WILLIAMSTOWN, Mass. — The Williams College Museum of Art (WCMA) opens a new exhibition, "Cracking the Cosmic Code: Numerology in Medieval Art."
 
The exhibit opened on March 22.
 
According to a press release: 
 
The idea that numbers emanate sacred significance, and connect the past with the future, is prehistoric and global. Rooted in the Babylonian science of astrology, medieval Christian numerology taught that God created a well-ordered universe. Deciphering the universe's numerical patterns would reveal the Creator's grand plan for humanity, including individual fates. 
 
This unquestioned concept deeply pervaded European cultures through centuries. Theologians and lay people alike fervently interpreted the Bible literally and figuratively via number theory, because as King Solomon told God, "Thou hast ordered all things in measure, and number, and weight" (Wisdom 11:22). 
 
"Cracking the Cosmic Code" explores medieval relationships among numbers, events, and works of art.

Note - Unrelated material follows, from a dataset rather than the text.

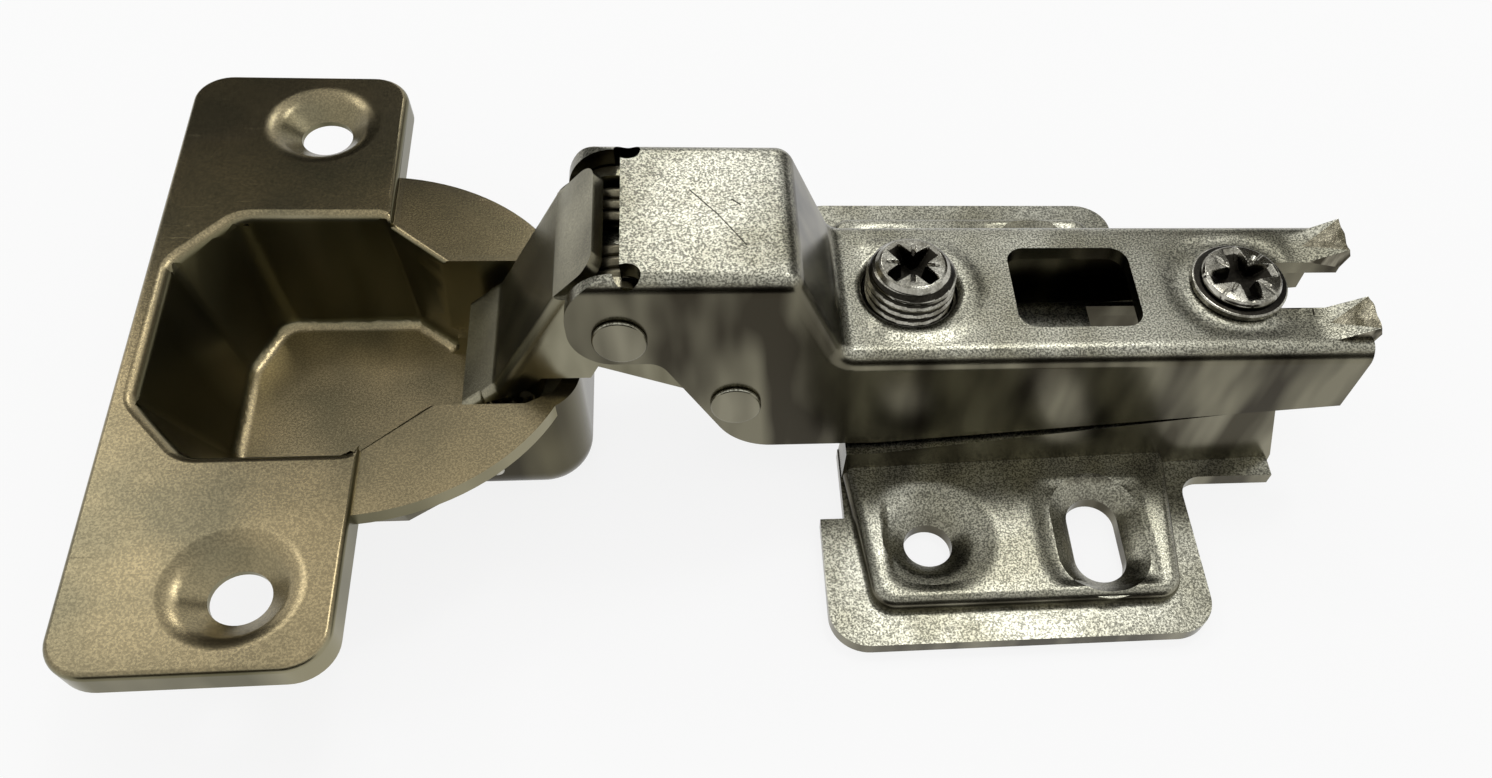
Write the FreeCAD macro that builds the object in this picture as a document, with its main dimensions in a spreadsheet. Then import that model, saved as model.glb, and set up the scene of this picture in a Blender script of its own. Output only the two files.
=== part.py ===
"""Concealed cup hinge with its mounting plate, shown open: cup, links, cranked arm, screws and plate.

Origin: on the plate's underside, midway between its two round screw holes.
+X runs along the arm away from the cup, +Z points out of the cup's mouth, the mirror plane is Y = 0.
"""
import FreeCAD, Part
import math
import os
import re
import Sketcher

V = FreeCAD.Vector

# Driving sizes in millimetres and degrees: word, value, what it is
SIZES = [
    ("arm_wall", 1.2, "sheet thickness of the arm"),
    ("arm_half", 7.6, "half width of the arm outside"),
    ("arm_top", 15.2, "height of the arm's straight top"),
    ("arm_rear", 36.6, "rear end of the arm"),
    ("arm_rear_low", 8.5, "height of the side wall's lower edge at the rear"),
    ("arm_belly", 4.75, "height of the side wall's lower edge under the crank"),
    ("arm_belly_front", -16.0, "front end of the belly"),
    ("arm_belly_rear", -4.0, "rear end of the belly"),
    ("crank_rise", 7.9, "rise of the crank box above the straight top"),
    ("crank_angle", 64.3, "slope of the crank in degrees"),
    ("crank_foot", -7.6, "where the slope meets the straight top"),
    ("bend_radius", 1.4, "outer bend radius of the arm's long edges"),
    ("crank_bend", 1.6, "outer radius of the crank's cross bends"),
    ("roof_front", -24.1, "front edge of the crank box roof"),
    ("ear_front", -28.4, "front of the arm's ears"),
    ("ear_bottom", 15.1, "lower edge of the arm's ears"),
    ("ear_round", 3.2, "rounding of the ears' front corners"),
    ("ear_heel", -21.8, "where the ear's lower edge turns down"),
    ("belly_round", 5.0, "rounding of the lower outline"),
    ("relief_radius", 1.0, "radius of the relief notches at the roof's front corners"),
    ("window_front", 7.0, "front edge of the arm's window"),
    ("window_rear", 17.5, "rear edge of the arm's window"),
    ("window_half", 4.4, "half width of the window"),
    ("window_round", 1.6, "corner radius of the window"),
    ("slot_half", 2.6, "half width of the rear slot"),
    ("slot_play", 0.4, "play between the fixing screw and the slot's closed end"),
    ("tip_length", 3.2, "length of the flared slot tips"),
    ("tip_rise", 1.5, "rise of the flared slot tips"),
    ("tip_half", 6.2, "outer half width of the flared tips"),
    ("collar_radius", 4.9, "outer radius of the drawn screw collar"),
    ("collar_depth", 2.2, "depth of the drawn screw collar under the sheet"),
    ("collar_flare", 0.9, "flare of the collar's mouth"),
    ("front_pivot_across", -24.6, "front rivet from the origin"),
    ("front_pivot_up", 17.8, "front rivet above the plate's underside"),
    ("rear_pivot_across", -16.1, "rear rivet from the origin"),
    ("rear_pivot_up", 10.3, "rear rivet above the plate's underside"),
    ("rivet_radius", 1.6, "radius of the rivet shanks"),
    ("rivet_head_radius", 2.05, "radius of the rivet heads"),
    ("rivet_head_height", 0.45, "height of the rivet heads"),
    ("bush_radius", 2.15, "outer radius of the bush that carries the spring"),
    ("wire", 1.2, "diameter of the spring wire"),
    ("coil_gap", 0.1, "gap between bush and coils"),
    ("coil_space", 0.05, "gap between neighbouring turns"),
    ("coil_turns", 2.5, "turns on each side"),
    ("coil_start", 1.4, "start of the coils from the middle"),
    ("spring_leg", 2.0, "length of the spring's legs"),
    ("link_wall", 1.0, "sheet thickness of the outer link"),
    ("thread_gap", 0.06, "radial clearance of the turning screws"),
    ("rim_pass_front", -31.2, "front end of the outer link's edge over the cup's rim"),
    ("rim_pass_rear", -27.4, "rear end of the outer link's edge over the cup's rim"),
    ("rim_pass_up", 12.1, "height of the links' edges over the cup's rim"),
    ("rim_hollow_across", -33.3, "corner of the outer link's hollow lower edge"),
    ("rim_hollow_up", 10.25, "corner of the outer link's hollow lower edge, height"),
    ("neck_across", -36.0, "rear edge of the outer link's neck"),
    ("neck_up", 9.35, "top of the outer link's neck"),
    ("neck_front", -38.3, "front edge of the outer link's neck"),
    ("tongue_round", 1.6, "corner radius of the stop tongue"),
    ("link_half", 6.25, "half width of the outer link outside"),
    ("link_eye_radius", 3.9, "radius of the outer link's eye at the front rivet"),
    ("link_toe_radius", 2.3, "radius of the outer link's eye at the cup pin"),
    ("web_end_across", -38.2, "lower end of the outer link's web"),
    ("web_end_up", 8.3, "lower end of the outer link's web, height"),
    ("web_knee_across", -35.2, "knee of the web"),
    ("web_knee_up", 10.6, "knee of the web, height"),
    ("web_fold_across", -29.2, "upper fold of the web"),
    ("web_fold_up", 19.9, "upper fold of the web, height"),
    ("tongue_end_across", -26.1, "end of the web's stop tongue"),
    ("tongue_end_up", 22.9, "end of the web's stop tongue, height"),
    ("tongue_half", 5.4, "half width of the stop tongue"),
    ("cup_pin_radius", 0.75, "radius of the pins in the cup"),
    ("outer_pin_across", -36.1, "cup pin of the outer link"),
    ("outer_pin_up", 4.3, "cup pin of the outer link, height"),
    ("inner_pin_across", -34.4, "cup pin of the inner link"),
    ("inner_pin_up", 7.9, "cup pin of the inner link, height"),
    ("pin_reach", 0.6, "how far the cup pins stand out of the tail's walls"),
    ("inner_half", 4.9, "half width of the inner link's front part"),
    ("inner_wall", 1.1, "sheet thickness of the inner link"),
    ("inner_eye_radius", 2.9, "radius of the inner link's eye at the rear rivet"),
    ("inner_toe_wall", 0.35, "rim around the inner link's slotted eye"),
    ("slot_eye_up", 0.21, "half height play of the open pivot"),
    ("slot_eye_lift", 0.18, "how much the open pivot's slot lies above the pin"),
    ("slot_eye_front", 0.48, "play of the open pivot towards the cup"),
    ("slot_eye_rear", 1.0, "play of the open pivot towards the arm"),
    ("arch_top", 14.0, "top of the inner link's arch"),
    ("arch_front", -30.6, "front end of the arch's top"),
    ("arch_rear", -25.4, "rear end of the arch's top"),
    ("arch_low_front", -30.3, "front end of the arch's lower edge"),
    ("arch_low_rear", -27.7, "rear end of the arch's lower edge"),
    ("arch_web_rear", -21.0, "rear end of the inner link's web"),
    ("running_gap", 0.03, "radial running clearance at the pivots"),
    ("side_gap", 0.15, "side clearance between moving plates"),
    ("cup_across", -46.3, "centre of the cup from the origin"),
    ("cup_depth", 11.5, "depth of the cup below its wings' top"),
    ("cup_wall", 1.0, "wall of the cup's bowl"),
    ("flange_sheet", 1.2, "sheet thickness of the wings"),
    ("flange_edge", 2.2, "height of the wings' turned down edge"),
    ("wing_back", 17.0, "back edge of the wings from the cup's centre"),
    ("wing_front", 1.7, "front edge of the wings from the cup's centre"),
    ("wing_half", 30.6, "half length over both wings"),
    ("wing_round", 3.2, "corner radius of the wings"),
    ("edge_round", 0.5, "rounding of the wings' top edge"),
    ("leaf_radius", 17.9, "outer radius of the leaves"),
    ("leaf_drop", 0.6, "how far the leaves lie below the wings"),
    ("bowl_back", 15.3, "back of the bowl's mouth from the cup's centre"),
    ("bowl_back_half", 7.2, "half width of the bowl's back edge"),
    ("bowl_shoulder", 10.8, "back corners of the bowl"),
    ("bowl_half", 12.5, "half width of the bowl's mouth"),
    ("bowl_front", 0.9, "front corners of the bowl"),
    ("bowl_neck", 6.3, "where the bowl narrows to the tail"),
    ("floor_back", 12.3, "back of the bowl's floor from the cup's centre"),
    ("floor_back_half", 4.6, "half width of the floor's back edge"),
    ("floor_shoulder", 10.2, "back corners of the floor"),
    ("floor_half", 10.1, "half width of the floor"),
    ("floor_front", 1.9, "front corners of the floor"),
    ("floor_neck", 5.6, "where the floor narrows to the tail"),
    ("bowl_bottom", 1.8, "bottom edge radius of the bowl outside"),
    ("bowl_crease", 2.6, "rounding of the bowl's upright creases"),
    ("bowl_foot", 1.2, "rounding between the bowl's walls and floor"),
    ("bowl_shoulder_round", 1.2, "rounding of the bowl's front creases"),
    ("tail_half", 7.7, "half width of the tail channel inside"),
    ("tail_corner", 4.2, "corner radius of the tail's end outside"),
    ("tail_bottom", 3.0, "bottom edge radius of the tail's end outside"),
    ("door_hole_back", 5.4, "door screw holes behind the cup's centre"),
    ("door_hole_half", 24.0, "half the pitch of the door screw holes"),
    ("door_hole_radius", 2.2, "radius of the door screw holes"),
    ("door_dimple_radius", 4.3, "radius of the countersink at the top"),
    ("door_dimple_depth", 1.5, "depth of the countersink"),
    ("plate_sheet", 1.2, "sheet thickness of the plate"),
    ("plate_front", -9.1, "front edge of the plate"),
    ("plate_rear", 24.0, "rear edge of the plate's wings"),
    ("plate_half", 25.5, "half width over the plate's wings"),
    ("plate_round", 3.4, "corner radius of the plate's wings"),
    ("plate_notch", 13.0, "where the front rim ends beside the hump"),
    ("plate_tail", 33.0, "rear end of the plate's tail"),
    ("tail_strip_half", 9.6, "half width over the tail's strips"),
    ("deck_front", -5.4, "front edge of the raised deck"),
    ("deck_rear", 21.2, "rear edge of the raised deck"),
    ("deck_slant", 1.4, "how much the deck widens towards the hump on each end"),
    ("deck_half", 22.5, "half width over the decks"),
    ("deck_top", 2.6, "height of the decks"),
    ("deck_round", 1.0, "rounding of the decks' top edge"),
    ("hump_front", -7.0, "front end of the hump"),
    ("hump_rear", 31.2, "rear end of the hump at its top"),
    ("hump_foot_half", 8.9, "half width of the hump's foot"),
    ("hump_rear_half", 7.6, "half width of the hump's shoulders at the rear"),
    ("hump_draft", 4.0, "draft of the hump's walls in degrees"),
    ("hump_half", 5.2, "half width of the hump's rib inside the arm"),
    ("hump_low", 4.4, "height of the hump's shoulders at the front"),
    ("hump_low_rear", -4.0, "where the shoulders start to rise"),
    ("hump_high", 7.6, "height of the hump's shoulders at the rear"),
    ("hump_top", 9.2, "height of the hump's top"),
    ("hump_round", 1.9, "rounding of the hump's long edges"),
    ("hump_slant", 2.2, "lean of the hump's rear end"),
    ("hump_window_front", 15.6, "front edge of the opening in the hump"),
    ("hump_window_rear", 21.4, "rear edge of the opening in the hump"),
    ("hump_window_half", 3.6, "half width of the opening in the hump"),
    ("panel_hole_half", 16.0, "half the pitch of the panel screw holes"),
    ("panel_hole_radius", 2.1, "radius of the panel screw holes"),
    ("panel_slot_across", 15.0, "panel slots from the origin"),
    ("panel_slot_radius", 2.3, "half width of the panel slots"),
    ("panel_slot_length", 8.6, "length of the panel slots"),
    ("panel_dimple_rise", 2.0, "how much wider the dimples are at the top"),
    ("panel_dimple_depth", 1.5, "depth of the dimples"),
    ("overlay_across", -1.65, "overlay screw from the origin"),
    ("overlay_radius", 3.65, "thread radius of the overlay screw"),
    ("overlay_top", 17.8, "top of the overlay screw"),
    ("overlay_chamfer", 0.8, "chamfer at the overlay screw's ends"),
    ("overlay_neck_radius", 1.6, "neck radius of the overlay screw"),
    ("overlay_foot_radius", 2.8, "foot radius of the overlay screw"),
    ("overlay_foot_height", 1.2, "height of the overlay screw's foot"),
    ("foot_gap", 0.15, "gap between the screw's foot or shoulder and the hump"),
    ("fixing_across", 26.4, "fixing screw from the origin"),
    ("fixing_radius", 2.2, "shank radius of the fixing screw"),
    ("fixing_head_radius", 4.1, "head radius of the fixing screw"),
    ("fixing_head_height", 1.35, "height of the fixing screw's head"),
    ("fixing_collar", 0.5, "height of the fixing screw's wide collar"),
    ("fixing_end", 5.8, "height of the fixing screw's lower end"),
    ("nut_radius", 3.4, "radius of the nut drawn in the hump"),
    ("nut_depth", 1.6, "depth of the nut drawn in the hump"),
    ("track_half", 1.9, "half width of the hump's track for the overlay screw"),
    ("track_rear", 0.6, "rear end of the hump's track"),
    ("seat_gap", 0.05, "gap under the fixing screw's head"),
    ("recess_arm", 0.62, "half width of the screws' cross recess arms"),
    ("recess_depth", 0.9, "depth of the screws' cross recess"),
]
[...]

The medieval and Renaissance art on display in this exhibition from the 5th to 17th centuries—including a 15th-century birth platter by Lippo d'Andrea from Florence; a 14th-century panel fragment with courtly scenes from Palace Curiel de los Ajos, Valladolid, Spain; and a 12th-century wall capital from the Monastery at Moutiers-Saint-Jean—reveal numerical patterns as they relate to architecture, literature, gender, and timekeeping. 
 
"There was no realm of thought that was not influenced by the all-consuming belief that all things were celestially ordered, from human life to stones, herbs, and metals," said WCMA Assistant Curator Elizabeth Sandoval, who curated the exhibition. "As Vincent Foster Hopper expounds, numbers were 'fundamental realities, alive with memories and eloquent with meaning.' These artworks tease out numerical patterns and their multiple possible meanings, in relation to gender, literature, and the celestial sphere. 
 
"The exhibition looks back while moving forward: It relies on the collection's strengths in Western medieval Christianity, but points to the future with goals of acquiring works from the global Middle Ages. It also nods to the history of the gallery as a medieval period room at this pivotal time in WCMA's history before the momentous move to a new building," Sandoval said.
 
Cracking the Cosmic Code runs through Dec. 22.